L'objet du projet de LPM est de proposer un renouvellement stratégique et un redimensionnement capacitaire pour que la France résiste mieux à ces menaces. La commande publique joue un rôle prépondérant pour orienter notre écosystème de la base industrielle et technologique de défense (BITD).
2/ Consolider la crédibilité de la dissuasion nucléaire de la France
L’arme nucléaire est à la source d’une capacité de dissuasion absolue pour sanctuariser un territoire national. Toutefois, la prolifération nucléaire en Asie (Corée du Nord, Iran) et le durcissement des conflits en Europe (Ukraine) montrent que l’utilisation d’une arme nucléaire, stratégique ou tactique, redevient un risque crédible.
« C'est donc d'abord renforcer notre dissuasion en nous donnant tous les moyens d'assurer sa robustesse, sa fiabilité, sa modernisation dans des conditions particulières et évolutives du monde d’aujourd’hui. »
La France peut réinvestir dans ses armes (ogives), ses vecteurs (missiles M51.2 et ASMP-A) et ses porteurs (avions Rafale et submersibles SNLE). Elle pourrait ainsi maintenir une posture de dissuasion permanente avec un SNLE patrouillant les mers en continu.

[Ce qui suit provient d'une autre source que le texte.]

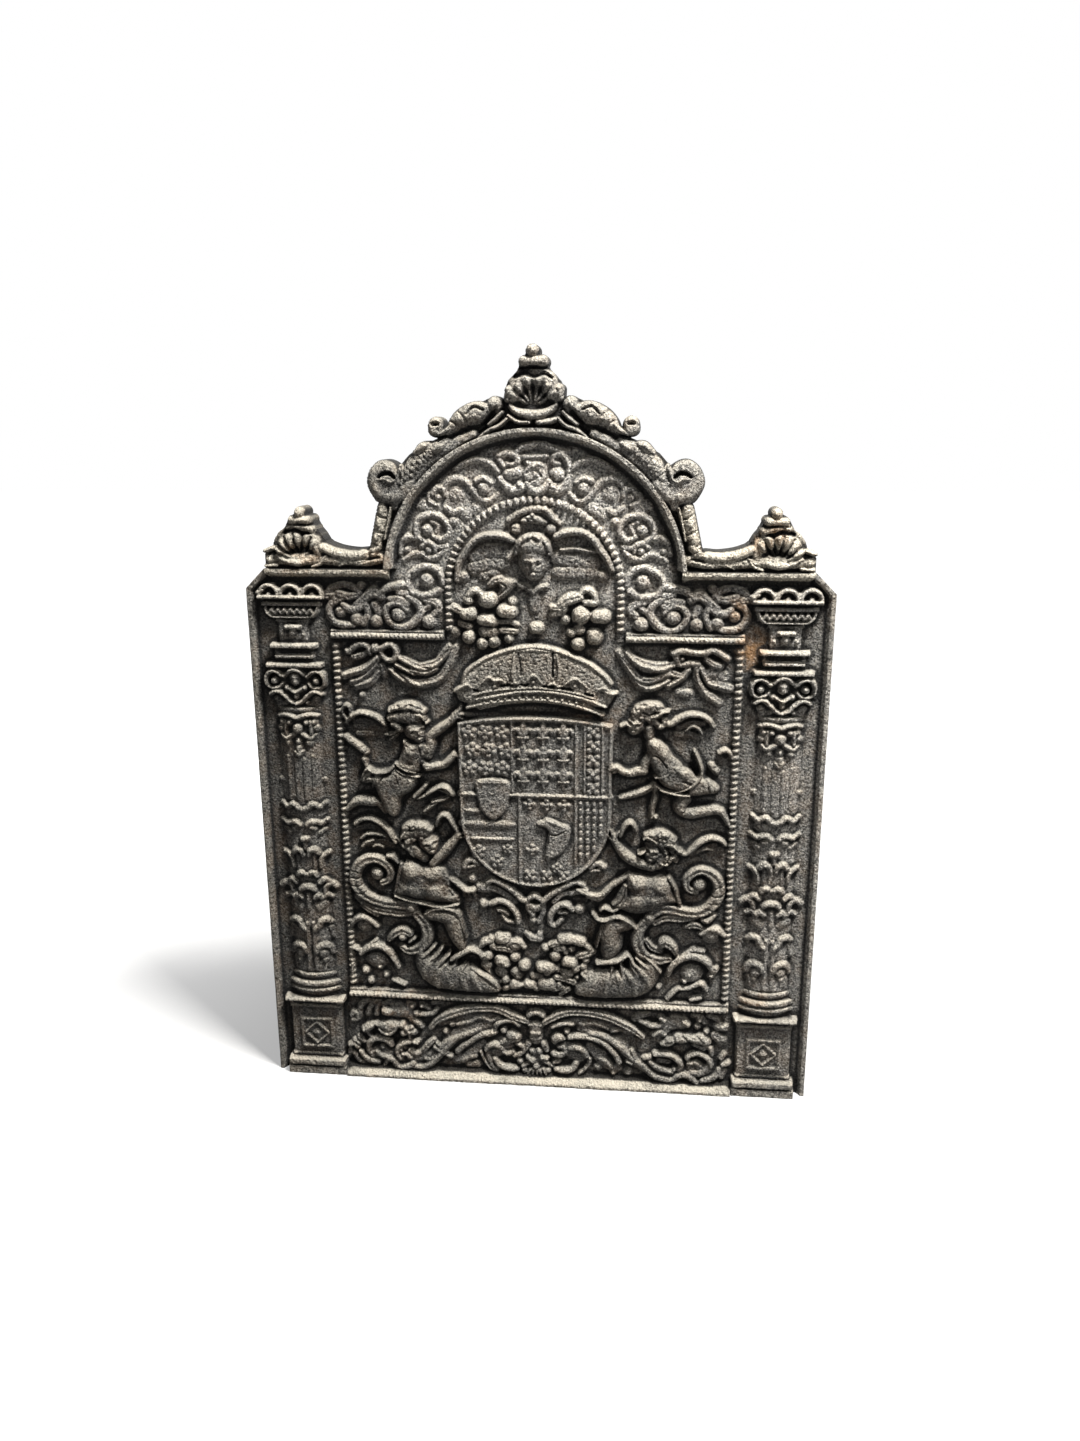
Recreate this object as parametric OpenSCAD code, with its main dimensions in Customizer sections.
// Cast-iron fireback with an arched crest, in the manner of the 17th-century arms-and-putti plates.
// The front faces -Y, +X is to the right and +Z is up. The origin is at the middle of the foot.
// Every ornament is a pattern piece of its own: it starts on the field and stands towards -Y.

/* [Overall] */
// Width of the whole plate, mm; the pattern is drawn at this width and scales with it
plate_w = 650; // [400:10:900]
// Thickness of the plate behind the field, mm
plate_t = 24; // [16:1:36]
// How far the foot ledge, the proudest piece, stands in front of the field, mm
relief_max = 18; // [17:1:26]

/* [Edge mouldings] */
// Width of the raised fillet along the edge, mm
fillet_w = 5; // [3:0.5:8]
// Width of the cove below the ledges and inside the arch, mm
cove_w = 10; // [6:1:12]
// Width of the cove down the two sides, mm
side_cove_w = 6; // [4:1:7]
// Height of the fillet over the shoulders and round the arch, mm
crown_rim_h = 12; // [8:0.5:15]
// Height of the fillet down the two sides, mm
side_rim_h = 7; // [4:0.5:10]

/* [Bead rows] */
// Distance from bead to bead, mm
bead_pitch = 7.5; // [7:0.25:10]
// Radius of one bead, mm
bead_r = 3.2; // [2.5:0.1:3.4]
// Thickness of the flat strip under the beads, mm
bead_strip_t = 1.6; // [1:0.2:3]

/* [Pilasters] */
// Distance from the plate's middle to the axis of each pilaster, mm
pilaster_x = 274; // [272:0.5:275]
// Half the width of the pilaster's shaft, mm
shaft_half = 25; // [22:0.5:27]
// How far the round face of the shaft stands in front of the field, mm
shaft_rise = 8; // [5:0.5:10]

/* [Carving] */
// Share of a ridge's foot width that its crest keeps
crest_ratio = 0.45; // [0.3:0.05:0.6]
// Number of sides of the rounded end of a broad ridge; a narrow one has fewer
ridge_sides = 6; // [6:1:10]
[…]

3/ Placer notre renseignement militaire au sommet de la hiérarchie mondiale
L’hybridation des menaces requiert une capacité d’anticipation, de détection et d’intervention qui replace les services de renseignement au centre de la souveraineté nationale. Les capacités défensive, offensive et contre-offensive de la France devraient être fortement améliorées face à toutes les tentatives d’ingérence, y compris dans l’industrie d’armement.
« Le cœur de souveraineté, c'est aussi le renforcement des postures permanentes. Cela suppose des capacités accrues de renseignement qui nous permettent d'anticiper les crises ou les menaces. J'ai constamment insisté sur la nécessité pour la France d'avoir un renseignement en propre, permettant notre autonomie de décisions et d'actions. »
Le projet de LPM propose ainsi le doublement des crédits de la Direction du renseignement militaire (DRM) et de la Direction du renseignement de la sécurité de la Défense (DRSD).
4/ Durcir nos capacités de confrontation dans une guerre de haute intensité
Dans les années 2010 et 2020, l’ensauvagement des relations internationales donne lieu à l’essor des conflictualités dans tous les milieux et domaines. Le risque de guerre de haute intensité entre grandes puissances apparaît croissant selon les militaires (général Vincent Desportes) et les experts (François Heisbourg).
« La transformation en second lieu, c’est être capable de passer d’un modèle fait pour assurer des opérations dans des milieux où notre liberté d’action était forte, à une capacité d’évolution dans des environnements contestés, face à des adversaires aguerris, technologiquement redoutables sur tout le spectre de la conflictualité. C’est ce que j’appelle le pivot vers la haute intensité. »
Les retours d’expérience de la guerre en Ukraine mettent en évidence l’importance des forces spéciales et des capacités de soutien (munition, logistique, soin). Le maintien en conditions opérationnelles et l’aguerrissement impliquent la mise en place d'exercices militaires y compris sur le territoire national (exercice Orion en 2023).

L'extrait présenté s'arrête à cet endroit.